Припомним народный стих об Иосифе, как он открывается своим братьям, после того как в мешке Вениамина оказалась скрытая чаша. Братья Иосифа оправдываются.
Грозный царь Харавоне!
Такой же дурак был его брат Осип.
Така ему дураку и смерть случилась.
На это Иосиф рекомендуется им как их брат.
Ай же вы старейшая большая братья!
Как бы я не дурак был, не мошенник,
Не кормил бы вас хлебом солью,
Не засыпал бы возы вам безденежно.
За что вы меня, братья, убили?
За что купцинам продавали?
Народу, как видим, показалось мало библейской картины оправдания братьев пред Иосифом, и он разукрашивает библейское сказание. Неумение народа философско-богословски мыслить и вести речь, повторяем, в значительной степени подрывает доверие к правильности и чистоте понимания им христианских истин. Но «требовать, скажем словами Сольского, чтобы весь древнерусский народ понимал и излагал библейские, христианские истины так, как понимали и излагали его учители и руководители, это значит требовать, чтобы он говорил и мыслил школьным языком, школьными представлениями, чтобы он прошел школу если не богословского, то, по крайней мере, христианского образования».

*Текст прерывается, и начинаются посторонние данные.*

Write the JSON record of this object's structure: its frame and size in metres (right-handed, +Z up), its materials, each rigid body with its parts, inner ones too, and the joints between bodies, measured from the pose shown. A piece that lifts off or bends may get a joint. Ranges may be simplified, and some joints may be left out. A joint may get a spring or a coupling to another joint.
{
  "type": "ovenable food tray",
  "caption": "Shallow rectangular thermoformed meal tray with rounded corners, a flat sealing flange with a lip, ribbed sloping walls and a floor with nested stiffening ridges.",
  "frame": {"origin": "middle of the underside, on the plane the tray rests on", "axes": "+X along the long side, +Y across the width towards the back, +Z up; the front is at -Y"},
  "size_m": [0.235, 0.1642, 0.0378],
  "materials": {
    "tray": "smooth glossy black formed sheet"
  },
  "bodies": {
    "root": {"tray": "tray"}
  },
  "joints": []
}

Во всяком случае, отрицать подлинный характер христианской религиозности русского народа в допетровский период нельзя. Правда, усвоение церковно-библейского учения совершалось в народе русском медленно, переходило множество градаций, прежде чем восходило на высоту надлежащего понимания предметов веры, но зато христианское учение ложилось в сознании народа глубоко и в самом существе проникало все народные воззрения. Памятники народного творчества, заключающие в себе духовное богатство народа, его думы, верования, убеждения и идеалы – во многих экземплярах представляют собою выражение тех или других христианских понятий народа, выражение, вполне проникнутое русским духом и вместе с тем вполне согласное с духом библейским.
Вообще ядро народных воззрений к концу допетровского периода оказывается уже христианским, но оно, так сказать, покрыто еще корой вымыслов и бредней.
В заключение своей речи мы считаем нужным остановиться еще на внешней, так сказать, стороне нашего труда.
В своем сочинении мы приступили прямо к вопросу о влиянии церковного учения и древнерусской духовной письменности на миросозерцание русского народа, не сделав предварительного обзора источников и ученой литературы своего предмета. Оставить обзор литературы по занимавшему нас предмету побудило нас следующее соображение. Занявшись критическим разбором литературы предмета, мы volens-nolens должны были бы вступить в ученую полемику, а полемика завела бы нас слишком далеко в сторону от намеченной нами задачи. С другой стороны, разборы как лучших произведений по данному предмету, так и всей вообще литературы и существуют уже.
Наконец, мы не можем не сделать также следующего замечания относительно своего сочинения. Когда мы приступали к своему труду, нам хотелось проследить историю религиозно – нравственного просвещения народа по векам или, по крайней мере, но периодам; хотелось, затем, показать, какие памятники древне-русской письменности оказали наибольшее влияние на народную словесность и народное миросозерцание; но задача, как убедил опыт, оказалась настолько широкою, что мы не решились взяться за нее, отложив исследование поставленных вопросов до будущего времени, а занялись вопросом, вообще о влиянии церковного учения и древнерусской письменности на миросозерцание русского народа и народную словесность, в древний допетровский период, находя, что и этот вопрос сам по себе имеет достаточную цену.